Later, when adolescence was over and I was less distracted, I paid more attention to my grandmother and my mother's rose garden. My mom finally had her own yard, and she grew roses on cottage style arbors in her back yard, and also in her front yard. I used to get in close to smell each one. My husband even proposed to me with red rose petals & long stem red roses from our front yard to our bed (three stories high) that year. When we were married I had a red rose bouquet, my bridesmaids had white roses, and our cake was covered in red rose buds--a perfect Christmas wedding flower, but hard to come by in Southern California during the week of preperation for the Tournament of Roses Parade!
I longed to just garden, but I was in graduate school studying Communication Studies, and I had no yard, no porch, and no time. I stuck a few mini roses in a window-sill height planter box in my kitchen window, and they grew and bloomed again and again all year. I doted on them. Looking back, they were like my teaching roses. I studied their anatomy, learned their habits, and learned if I loved them, they would love me right back. So, once we had our own home, roses were obvisouly the first thing I went for.
The roses I grew up with, my my grandmother's garden were mostly high fragrant, hybrid tea roses, perfectly content in the zone 9/10 climate of southern california. I've set myself on a quest to grow as many of the roses she grew/grows in my garden here in Wisconsin. I want to grow the roses I grew up with. Trouble is, my grandma doesn't remember the name of her roses unless you say it to her; then it rings a bell. The labels are all long gone.
A month or so ago I asked a rose garden forum on the web to help me recognize one of her roses from a photograph I took last fall when I visited California. A wonderful lady named Sue correctly identified it. As soon as I asked my grandma if she remembered, "Royal Highness!" She said, "Yes, I remember. That is one I have! I remember when I bought all these roses thinking they had such fancy names!" In that phone call she also recalled "French Perfume" and "Tropicana."
Since then, my grandma and I have named about 11 of her 28 roses. She has: Royal Highness, Tropicana, French Perfume, Double Delight, Queen Elizabeth, Peace Mr. Lincoln, Christian Dior, Climbing Don Juan, Kordes Perfecta, and a new one from my mom, Tuscan sun.
Oddly enough, as we name then, I'm finding I already have many of them in my garden. It's almost like I internalized her roses & their scents as a little girl, and instinctively know a rose she's had when I see it. Just this week we were on the phone and she was describing a rose with both dark and light pink in it, with some creamy white. I started guessing on the phone and as we're talking she found her old rose book and saw she had marked Kordes Perfecta in it. She marked it with an "x" possibly 20 years ago; she looked down at her book, and said, "this looks like it here in my book, and I marked it, so this must be it."

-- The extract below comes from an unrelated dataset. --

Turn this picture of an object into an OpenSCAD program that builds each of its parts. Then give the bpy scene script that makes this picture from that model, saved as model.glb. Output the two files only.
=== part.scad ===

I have two Kordes Perfecta in my yard, and it's my favorite rose. She was delighted to hear I had this rose, too. She simply can't believe I grow the same roses as her.
Aren't roses amazing?
I can't leave without posting a few of my pictures from the last week. Again, I want to point out that these are potted roses I have bought this spring; my existing roses are still making flower buds. I went out today and made a list. I have flower buds coming on:
1 of my Double Delight
Love
1 of 3 Mr. Lincoln
and unamed white rose
Brother Cadfael
1 of my Christian Dior
2 of 3 Cl. Golden Showers
Peace
O'Rilla
Kordes Perfecta
my mytery rose (came in a bare root package with Love, a 2 for 1 accident)
And my two cane hardy roses are packed with blooms. I had nothing else to do while my boys played this morning and I counted a whopping:
267 blooms on Morden Centennial
400 on John Cabot
My mouth was dropped open, too.
Here's a bouquet of Distant Drums, Christian Dior, & Kordes Perfecta. They just needed to be picked, so I put them together.
Christian Dior
Proud Land
Distant Drums is still putting on a show. The stem on which I pinched the first spent rose is already making another flower bud. I sure hope this rose stays this productive, it'll be a fast favorite of mine.